Broadcom ex-CEO indicted over drug parties, options
LOS ANGELES (Reuters) - The former head of Broadcom Corp took cocaine and spiked customers' drinks with ecstasy while also directing a stock-options backdating conspiracy that cost the company $2.2 billion, federal criminal indictments released on Thursday charged.
Former chief executive and company co-founder Henry Nicholas III also hired prostitutes for himself and others and then used payoffs or threatened violence to keep the conduct secret, one federal indictment alleges.
The charges come on top of a broader probe into one of the biggest stock-option backdating scandals among many that rocked corporate America when they started surfacing two years ago.
Court papers said Nicholas stocked a warehouse with drugs and electronics for parties and ordered a Broadcom employee to keep $10,000 on hand for his use. A pilot flying Nicholas and friends between Orange County and Las Vegas in 2001 once had to wear an oxygen mask to avoid marijuana smoke, the papers said.
Based in the quiet, conservative Orange County city of Irvine, Broadcom is one of Southern California's top technology firms, making microchips for mobile phones, network equipment and other consumer devices.
A 21-count backdating indictment charges Nicholas and former Chief Financial Officer William Ruehle with fraud and making false statements, covering up options costs that would have made the stock less attractive. The four-charge narcotics indictment charges Nicholas with obtaining and distributing drugs.

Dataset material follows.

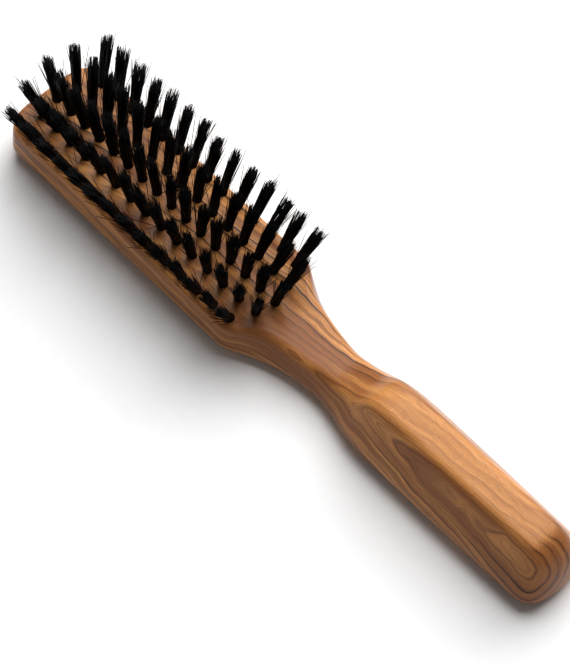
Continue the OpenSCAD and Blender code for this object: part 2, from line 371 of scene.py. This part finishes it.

Nicholas, 48, surrendered to the Federal Bureau of Investigation on Thursday and is expected to appear in court along with Ruehle, 66, who is indicted as conspiring with his former boss on the backdating charges between 1999 and 2005, the U.S. Attorney's office said.
Ruehle's attorney said he was innocent of the charges and argued that the issue was an inadvertent "technical accounting error". "This is a classic case of government overreaching," lawyer Richard Marmaro said in a statement.
Nicholas's lawyer did not respond to a request for comment.
Prosecutors said they would ask a federal judge on Thursday to keep Nicholas in jail without bail because of his alleged history of intimidating witnesses, and since he is a flight risk, given his wealth.
Nicholas sold more than $1 billion of company stock during the backdating scheme, while Ruehle was granted options worth millions of dollars when they were granted, court papers say.
Broadcom in 2007 restated financial results and took more than $2.2 billion in charges for additional compensation expenses of options that were given to employees with manipulated dates in order to maximize their value.
Broadcom was not immediately available for comment.
Shares of Broadcom rose 2.3 percent to close at $28.75 on Nasdaq.